In the wake of Powell’s failed peace mission to the Holy Land, and the US Administration’s simultaneous failed attempt to undermine the democratic system in their close neighbour Venezeula, C.D. Sludge has a few views on what would now be an appropriate international response to the increasing levels of US diplomatic clubfootedness.

It is now more than apparent that the US Administration is listening to no one, not even its own chief diplomat, and that it has few, if any, clues on how any reasonable State ought to behave in the 21st century.

Thus it is time for this administration to be taught a lesson.

Not by Al-Qaida or its terrorists, but by the international community in general, and a few key oil exporting nations in particular.

As has often been remarked upon in this column and elsewhere the wars in Afghanistan and Colombia, the would be war in Iraq and even the coup in Venezuela are all about one thing, oil.

US foreign policy has become fixated on oil. And it is very easy to understand why. The US presently imports 60% of its oil consumption. By the year 2020 is forecast to import 80% of its annual consumption requirements.

Meanwhile global reserves of oil are running out, the much vaunted US Strategic Reserve is only enough for a few months at the most, and even opening up the Arctic Wildlife Refuge will make not a jot of difference.

In this context US strategic policy makers appear to believe it is vital for the US to have control over the remaining sources of oil on the planet – all of them - which just happen to be Iraq, Colombia, Venezuela and the Central Asian Republics. Fortunately they already have the other major one Saudi Arabia largely in their pocket, even if they are running a risk of losing their grip their.

But the US Administration’s obsession, like that of all bullies, identifies also its weakness and vulnerability.

The passion to control oil is due to fears of shortages. And it would take probably only a few weeks of severe oil price crisis for the US public to become far more enlightened about the real dangers of George Bush and his administration’s foreign policy.

And this is therefore, in Sludge’s view, where the solution lies. So far unfortunately only Saddam Hussein is singing from the correct hymnbook.

Afterall, why should Iraq sell half its oil to the US at the same time that the US is busy bombing it and organising an invasion? Saddam’s current export strike has hit the nail on the head.

Similarly why should Venezuela (the current OPEC President) provide an ongoing supply to the US, without even receiving an apology and disclosure relating to US involvement in the recent coup?

The answer to both these questions at present is simple.

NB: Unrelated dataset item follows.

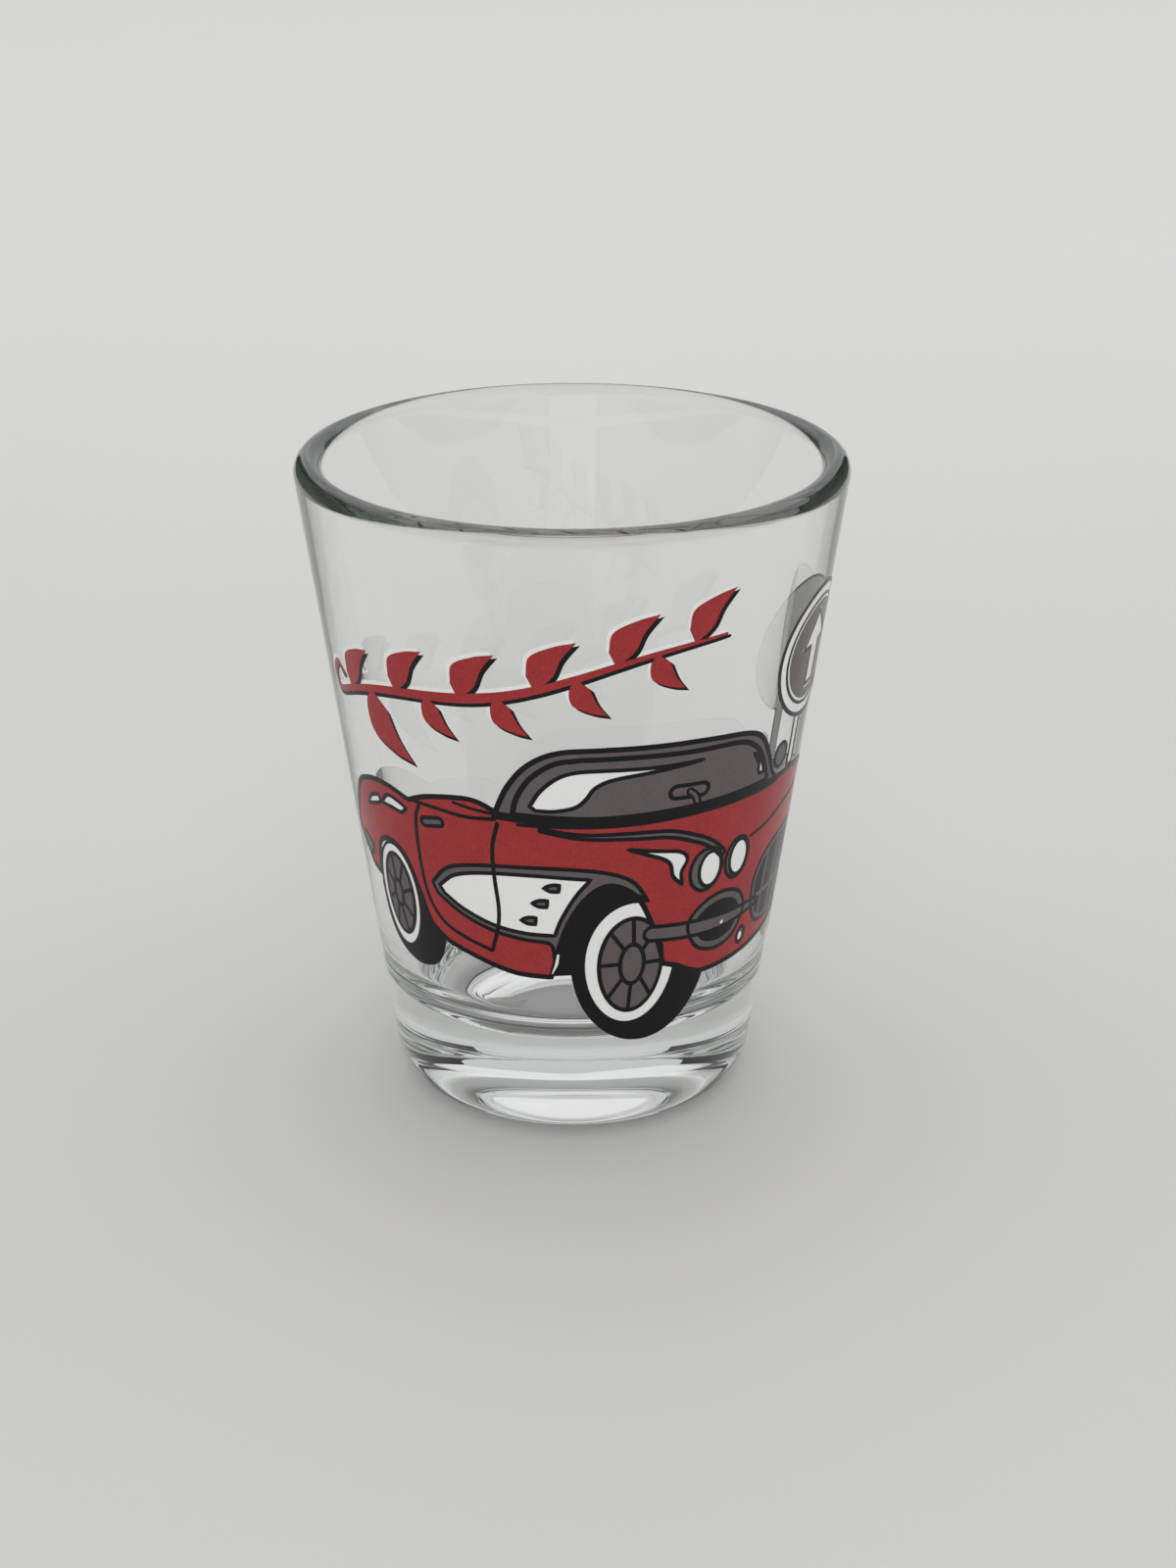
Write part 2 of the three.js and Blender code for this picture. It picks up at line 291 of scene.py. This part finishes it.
def inside(shape, spots):
    """Which of the spots an outline goes round, in the outline's own sense."""
    held = np.zeros(len(spots), bool)
    near = np.all((spots >= shape.min(axis=0)) & (spots <= shape.max(axis=0)), axis=1)
    start = shape if signed_area(shape) > 0 else shape[::-1]
    end = np.roll(start, -1, axis=0)
    u, v = spots[near].T[:, :, None]
    run, rise = (end - start).T
    side = run * (v - start[:, 1]) - (u - start[:, 0]) * rise
    rising = (start[:, 1] <= v) & (end[:, 1] > v) & (side > 0)
    falling = (start[:, 1] > v) & (end[:, 1] <= v) & (side < 0)
    held[near] = rising.sum(axis=1) > falling.sum(axis=1)
    return held


def printed(name, coat, shapes, openings=()):
    """The patch of enamel that covers the shapes and leaves the openings free.

    A shape is an outline, or a tuple of an outline and the outlines that are left out of it.
    """
    parts = [shape if isinstance(shape, tuple) else (shape,) for shape in shapes]
    outlines = [shape for part in parts for shape in part] + list(openings)
    low = np.min([shape.min(axis=0) for shape in outlines], axis=0)
    high = np.max([shape.max(axis=0) for shape in outlines], axis=0)
    places, edges = [], []
    for row, v in enumerate(np.arange(low[1], high[1], ROW_PITCH)):
        for u in np.arange(low[0], high[0], MESH_PITCH):
            places.append(Vector((u + (row % 2) * MESH_PITCH / 2, v)))
    for shape in outlines:
        first, count = len(places), len(shape)
        places += [Vector(p) for p in shape]
        edges += [(first + i, first + (i + 1) % count) for i in range(count)]
    flat, _, triangles = geometry.delaunay_2d_cdt(places, edges, [], 0, 1e-5, False)[:3]
    flat = np.array(flat)
    middles = flat[np.array(triangles)].mean(axis=1)
    covered = np.zeros(len(middles), bool)
    for shape, *left_out in parts:
        here = inside(shape, middles)
        for hole in left_out:
            here &= ~inside(hole, middles)
        covered |= here
    for hole in openings:
        covered &= ~inside(hole, middles)
    kept = [triangle for triangle, keep in zip(triangles, covered) if keep]
    return wrapped(name, coat, flat, kept)


def wrapped(name, coat, flat, triangles):
    """A closed film on the wall over flat triangles, with its back just under the glass's surface."""
    finish, (back, face) = coat
    used = sorted({corner for triangle in triangles for corner in triangle})
    order = {corner: i for i, corner in enumerate(used)}
    triangles = [[order[corner] for corner in triangle] for triangle in triangles]
    count = len(used)
    places = []
    for lift in (face, back):
        for corner in used:
            u, v = flat[corner]
            radius = (wall_radius(v) + lift / math.cos(TAPER)) * MM
            turn = u / PRINT_RADIUS
            places.append((radius * math.sin(turn), -radius * math.cos(turn), v * MM))
    edges = {(a, b) for t in triangles for a, b in zip(t, t[1:] + t[:1])}
    rim = [(a, b) for a, b in edges if (b, a) not in edges]
    faces = triangles + [[i + count for i in reversed(t)] for t in triangles]
    faces += [[a + count, b + count, b, a] for a, b in sorted(rim)]
    mesh = bpy.data.meshes.new(name)
    mesh.from_pydata(places, [], faces)
    mesh.shade_smooth()
    sharp = {tuple(sorted(pair)) for a, b in rim for pair in ((a, b), (a + count, b + count))}
    for edge in mesh.edges:
        edge.use_edge_sharp = tuple(sorted(edge.vertices)) in sharp
    mesh.materials.append(finish)
    return add_piece(name, mesh)


WHITE = enamel("white_enamel", (0.88, 0.89, 0.87), 0.06, 0.08, (-0.030, 0.010))
bodywork = outline(
    (-26.2, 26.8),
    [(-25.2, 29.4), (-23.4, 32.1), (-20.8, 33.3), (-18.0, 33.5), (-15.4, 32.9)],
    [(-13.2, 33.8), (-10.2, 34.4), (-8.2, 34.4), (-6.2, 33.5)],
    [(0, 33.0), (10, 33.1), (21.2, 33.2)],
    [(26, 32.9), (31, 31.4), (35.4, 27.6), (36.4, 22), (34.8, 18.6)],
    [(28.0, 17.6), (20.5, 16.5), (14.3, 16.1), (12.2, 16.6), (10.8, 17.3), (9.1, 17.9)],
    [(8.3, 20.4), (7.3, 22.9), (5.8, 25.4), (3.4, 26.6), (1.3, 25.4), (-0.6, 22.2), (-2.0, 17.3)],
    [(-5.5, 17.5), (-9.0, 18.4), (-12.6, 19.5)],
    [(-14.5, 21.0), (-15.6, 24.0), (-17.0, 26.9), (-19.0, 27.8), (-21.0, 26.8), (-22.0, 23.4)],
    [(-23.6, 24.0), (-24.8, 25.6)],
)
windscreen = outline(
    (-6.7, 33.2),
    [(-5.3, 36.3), (-3.4, 38.6), (-0.9, 39.8), (3, 40.0)],
    [(8, 39.9), (12, 39.7), (15.9, 39.2), (17.9, 38.2), (19.3, 36.1), (20.3, 34.1), (21.5, 32.9)],
    [(12, 32.8), (2, 32.6)],
)
front_tyre = ellipse(7.1, 18.4, 7.2, 8.1)
rear_tyre = outline(
    (-22.1, 22.4),
    [(-21.6, 19.2), (-20.0, 17.0), (-17.4, 15.95), (-15.0, 16.3), (-13.6, 17.6), (-12.9, 19.5)],
    [(-14.5, 21.0), (-15.8, 25), (-17.4, 27.4), (-19.4, 27.6), (-21.2, 26)],
)
far_tyre = outline((29.8, 17.7), [(30.2, 14.6), (32.4, 13.1), (34.8, 14.4), (35.5, 19.0)])
arch = outline(
    (-2.2, 17.4), [(-0.6, 22.2), (1.3, 25.4), (3.4, 26.6), (5.9, 25.4), (7.4, 22.9)], [(6, 18)]
)
side_mirror = ellipse(21.5, 35.3, 1.05, 1.15)

silhouettes = [bodywork, windscreen, front_tyre, rear_tyre, far_tyre, side_mirror, arch]
underlay = [shape + shift for shape in silhouettes for shift in UNDERLAY_SHIFTS]
car_underlay = printed("car_underlay", WHITE, underlay)
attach(car_underlay, "root")
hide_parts("car_white_underlay")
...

Venezuela and Iraq tend to comply with US demands because, like everyone else on the planet, they fear the US intensely.

But that said, open confrontation with a bully like the US, especially for a far smaller nation, is neither sensible nor necessary, as Iraq has discovered.

All that is necessary is for production of oil to fall. The price will quickly spike and the discussion on foreign policy can then be moved to where it belongs. Fortunately this can be accomplished in many ways other than an active supply strike by disgruntled exporters.

If, for example, a few key exporting facilities in South America were to be attacked by rebels – perhaps even right wing rebels sympathetic with the failed coup - and disabled for a few weeks, would it then be seen internationally to be Venezeula’s fault that it could not meet all its supply contracts to US refineries?